INC opens clinical facility in "promising" Korea

By Natalie Morrison

- Last updated on GMT

INC opens new clinical facility in Korea

Related tags South korea Pharmacology

INC Research has opened a new clinical operations facility in South Korea in a bid to grab a slice of what it says is a “promising” research market.

The facility – in Gangnam-gu, Seoul – provides a local base for clients looking to conduct Phase I to IV trials in a number of therapeutic areas, including central nervous system (CNS) disorders, oncology, infectious diseases, cardiovascular and endocrinology.

Work will be carried out through partnerships with Korean Food and Drug Administration (KFDA) accredited sites and clinical trial centre support programs from the South Korea National Enterprise for Clinical Trials (KoNECT).

Speaking to, president of EMEA and Asia/Pacific region Kelvin Logan said INC has been working in the region for some time, but with a growing demand for work the firm recognised the need for an official hub there.
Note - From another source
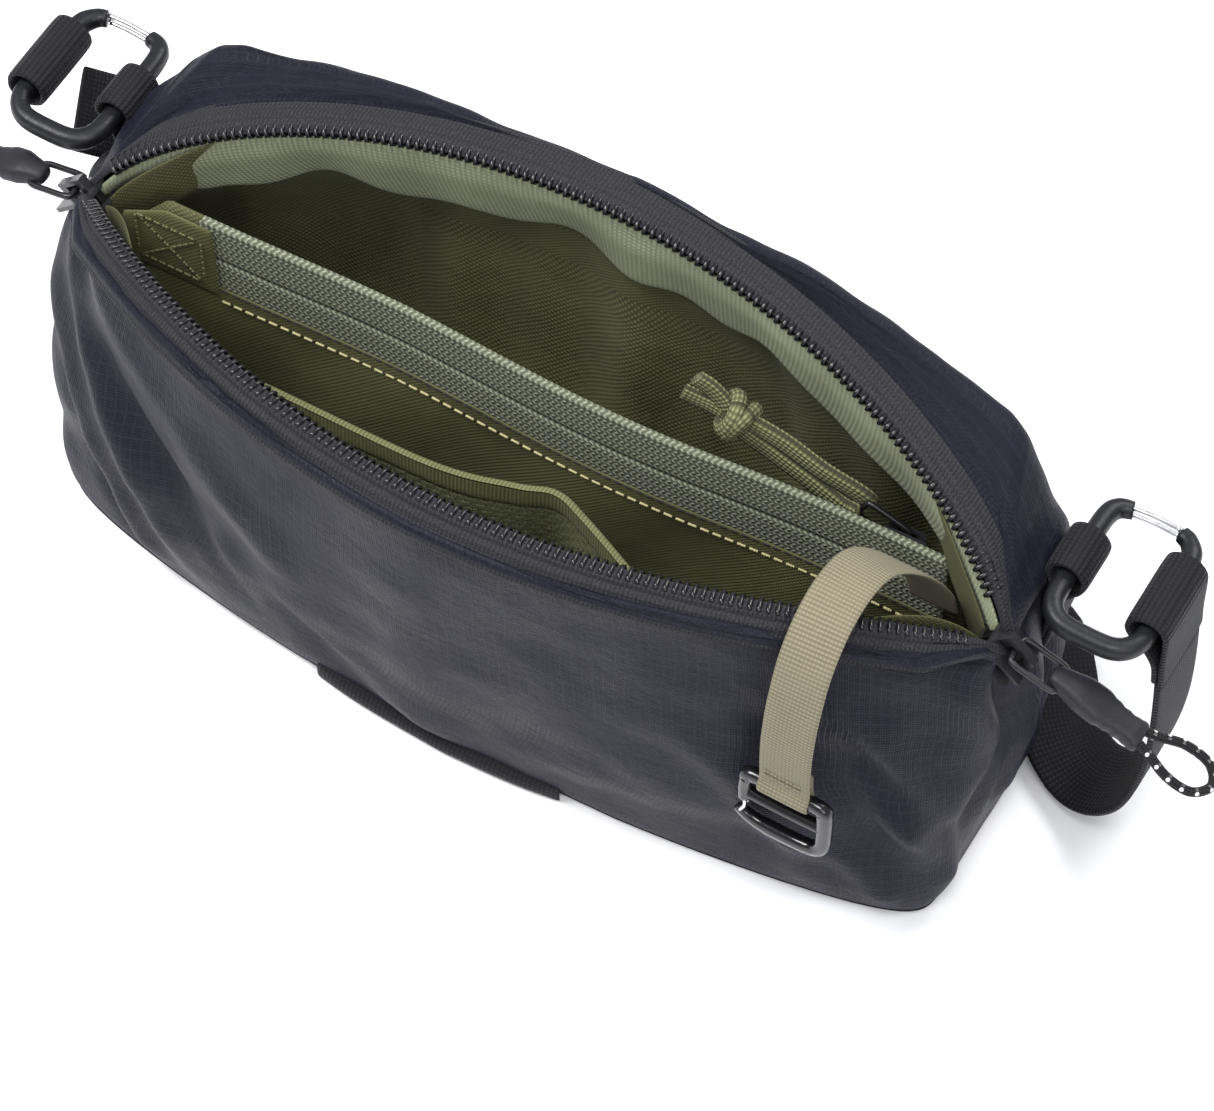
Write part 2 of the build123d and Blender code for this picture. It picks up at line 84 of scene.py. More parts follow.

“The sites are excellent and the investigators and our clinical research staff are all highly trained in the country,”​ he said.

Logan told us the growing number of “key”​ biopharmaceutical companies with operations in the area has also contributed to the decision.

He added: “South Korean companies, for example, have a significant position in the development of biosimilars.”

Not the cheapest in the Asian market

Logan also said the firm is focusing on more expansions in a number of other cost-effective Asian markets.

He admitted South Korea is not the cheapest of the bunch, but that a host of other benefits – such as better regulatory and operational aspects compared with neighbouring countries – puts working in the country high on INC’s list of priorities, as well as a number of other outsourcing firms​.

“While it is not the cheapest country in Asia in which to operate it is a significant pharmaceutical market in its own right,”​ he said.

Logan also said a wide acceptance of data collected in the country makes South Korea very attractive for clinical trials. “Importantly the patient data from the country is relevant for marketing submissions in other key Asian countries like China and Japan and is well accepted as part of international new drug applications,”​ he said.

However, when asked if INC will set up any of its own units there, Logan told us he does not expect any plans.

“We work with a number of dedicated early phase units, in Asia, Australia and New Zealand particularly, but we do not plan to own or manage our own medical or pharmacology facilities in the region.”